Begin by identifying the four core stages in the thermal transfer process: compression, condensation, expansion, and evaporation. Each stage must align precisely with pressure-temperature curves to guarantee optimal performance. Use a pressure-enthalpy chart to plot these transitions–misalignment here leads to inefficiency or system failure.
Select a compressor type matched to the application: reciprocating for high-pressure demands, scroll for quiet residential units, or screw for industrial-scale operations. The compressor’s suction and discharge pressures dictate condenser and evaporator sizing, so verify manufacturer datasheets against calculated load requirements. Overlooking this step risks short cycling or overheating.
Condenser choice affects heat rejection rates: air-cooled coils suit dry climates, while water-cooled tubes excel in humid or high-load environments. Ensure subcooling of 3–5°C at the condenser outlet–this margin prevents flash gas in the liquid line, which degrades expansion valve efficiency. Measure subcooling with a refrigerant thermometer at the outlet and compare it to the saturation temperature.
Expansion valves regulate refrigerant flow based on superheat–aim for 5–8°C at the evaporator outlet.
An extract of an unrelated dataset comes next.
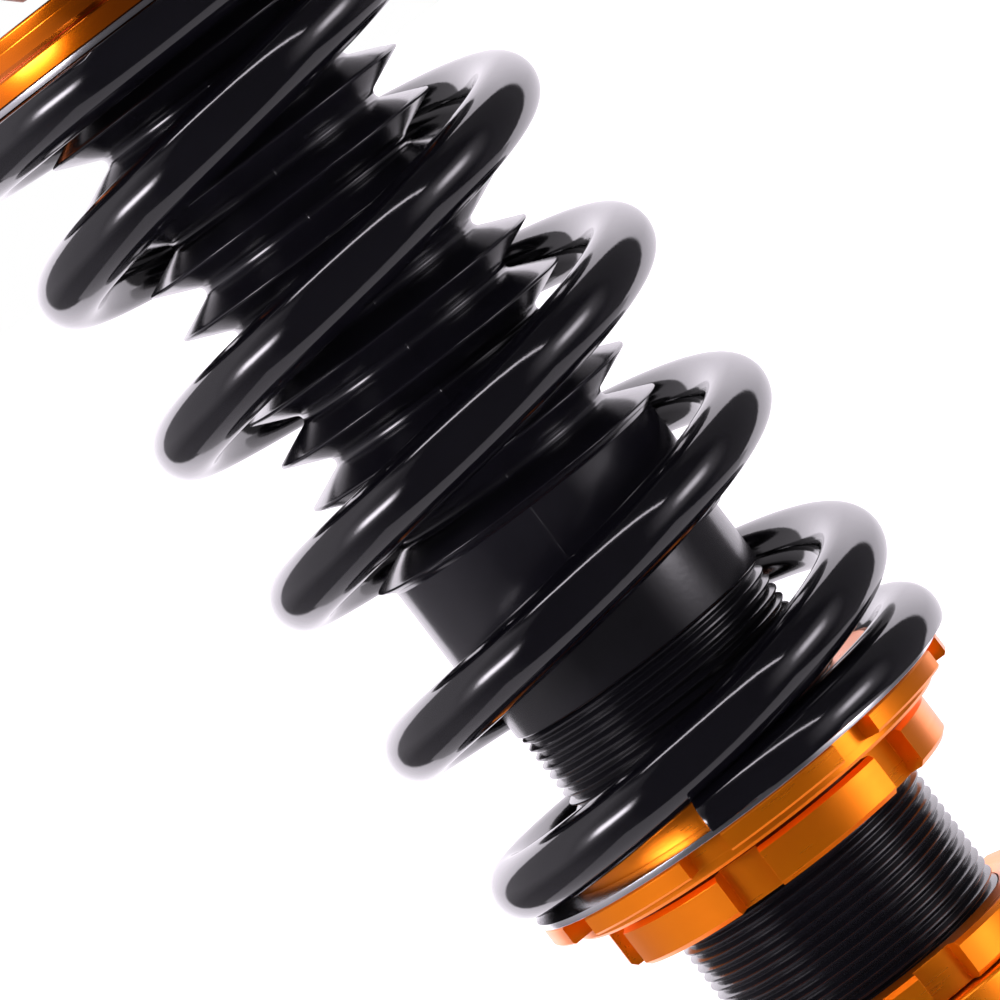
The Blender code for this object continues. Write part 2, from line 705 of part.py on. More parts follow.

Thermostatic valves respond to bulb pressure, while electronic valves use sensors for finer control. Incorrect superheat settings cause flooding (liquid carryover) or starvation (reduced cooling), both of which damage compressors. Verify superheat by subtracting evaporator saturation temperature from actual suction line temperature.
Evaporator design must balance airflow, surface area, and refrigerant distribution. Plate-type coils work in compact spaces, while finned-tube designs maximize exposure in duct systems. Check pressure drop across the coil–excessive drops indicate fouling or undersized piping, forcing the compressor to work harder. Use a differential pressure gauge to monitor this parameter.
Piping layout determines oil return and pressure uniformity. Keep suction lines sloped (1% minimum) toward the compressor to ensure oil carryover. Liquid lines should be horizontal or slightly declined, avoiding traps that create air pockets. Use copper or aluminum tubing with brazed joints–threaded fittings leak over time. Insulate suction lines to prevent condensation, which wastes energy and promotes corrosion.
Verify the system’s charge accuracy by weighing refrigerant during installation. Undercharging reduces capacity, while overcharging raises head pressure and compressor strain. For blended refrigerants (e.g., R-410A), charge as a liquid to prevent composition drift. After initial startup, monitor pressures, temperatures, and amperage for 24 hours–deviations signal leaks, restrictions, or faulty components.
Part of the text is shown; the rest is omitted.